海からは少し離れた内陸の区画の特徴は、標高100メートルから350メートルまで様々な場所に区画が点在している(例えば、ゴディという区画は標高250メートルに位置し、古樹のなかでも樹齢の高い樹が植えられている。他には、標高300メートルに位置するグラタイユルや周囲の森によって淡水が確保されているためバニュルス・シュル・メールの畑のうちで最も水分に富み、涼しい区画であるシャタニエなどがある)ことである。海沿いの区画に比べて、土壌の乾燥度が低いため、岩盤が詰まって層を成しているシスト土壌を見ることができる。

「ワインは周りの環境全てによってできあがる!」

以上のように、今回はアランと共に3時間半かけてバニュルス・シュル・メールの畑を構成する海沿い、内陸の複数の区画を歩いた。ここのワインに感動を覚えて以来、初めて自分の目で土地、環境、生産者を自分の目で直接見ることができ、ここのワインをより多角的に理解できた気がする。アランと色々な話をする中で、印象的だった言葉をひとつ取り上げるとすれば「ワインは土壌だけでなく、周りの環境すべてで作られる」というものである。海側、陸側からの強い風、一面のハーブがその風によってブドウ樹に吹き付けられ、独特のアロマを備えるワインを生み出す。考えてみれば、土壌だけでなく、環境全体がワインを作り出すというのは当たり前なのだが、そうであるからこそ、こういった海に面した急斜面という稀有で過酷な環境を敢えて選び、その環境とブドウの魅力、ポテンシャルを十分に引き出しながら自然、個性的でかつバランスのよいワインを生み出すのは、並々ならぬパッションと努力が必要だろう。アランは数日後にロンドンへの出張を控えているという忙しい身でありながら、直前に予約を取り付けた私のために長時間に渡ってル・カゾ・デ・マイヨルのワインを生み出す環境について丁寧に説明してくださった。

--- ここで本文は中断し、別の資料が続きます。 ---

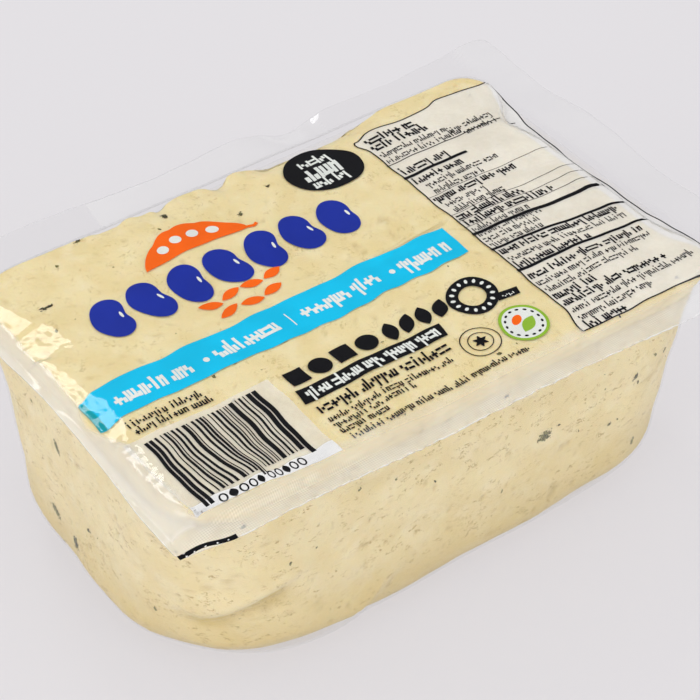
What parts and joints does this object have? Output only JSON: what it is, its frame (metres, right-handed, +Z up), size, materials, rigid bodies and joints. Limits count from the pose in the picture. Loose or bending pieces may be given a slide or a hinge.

最後に醸造所に戻って新しいヴィンテージの試飲をさせてもらった際に、古いヴィンテージのものを購入しようとしたが、在庫はゼロ。それもそのはずで年間生産量が8000-10000本しかないのだから。パリに戻った数日後に立ち寄った自然派ワインのブティックで残り一本のSoula Vを偶然にも見つけ、即購入し、家で堪能したのは言うまでもない。
 およそ二年ぶりに味わったSoula Vは、スパイシーかつブルーベリーや黒スグリなど黒系の果実感をたっぷり備えた複雑なアロマを十分に維持しながら、それでいて繊細さを失わず、さらには二年前のそれよりも深みを増し、樹齢60年以上のグルナッシュ・ノワールが長期の熟成に耐えうるポテンシャルを備えていることを改めて認識できた。次回の訪問の際は、今回残念ながら時間切れでお話を伺うことができなかった醸造のポイントについて伺う予定である。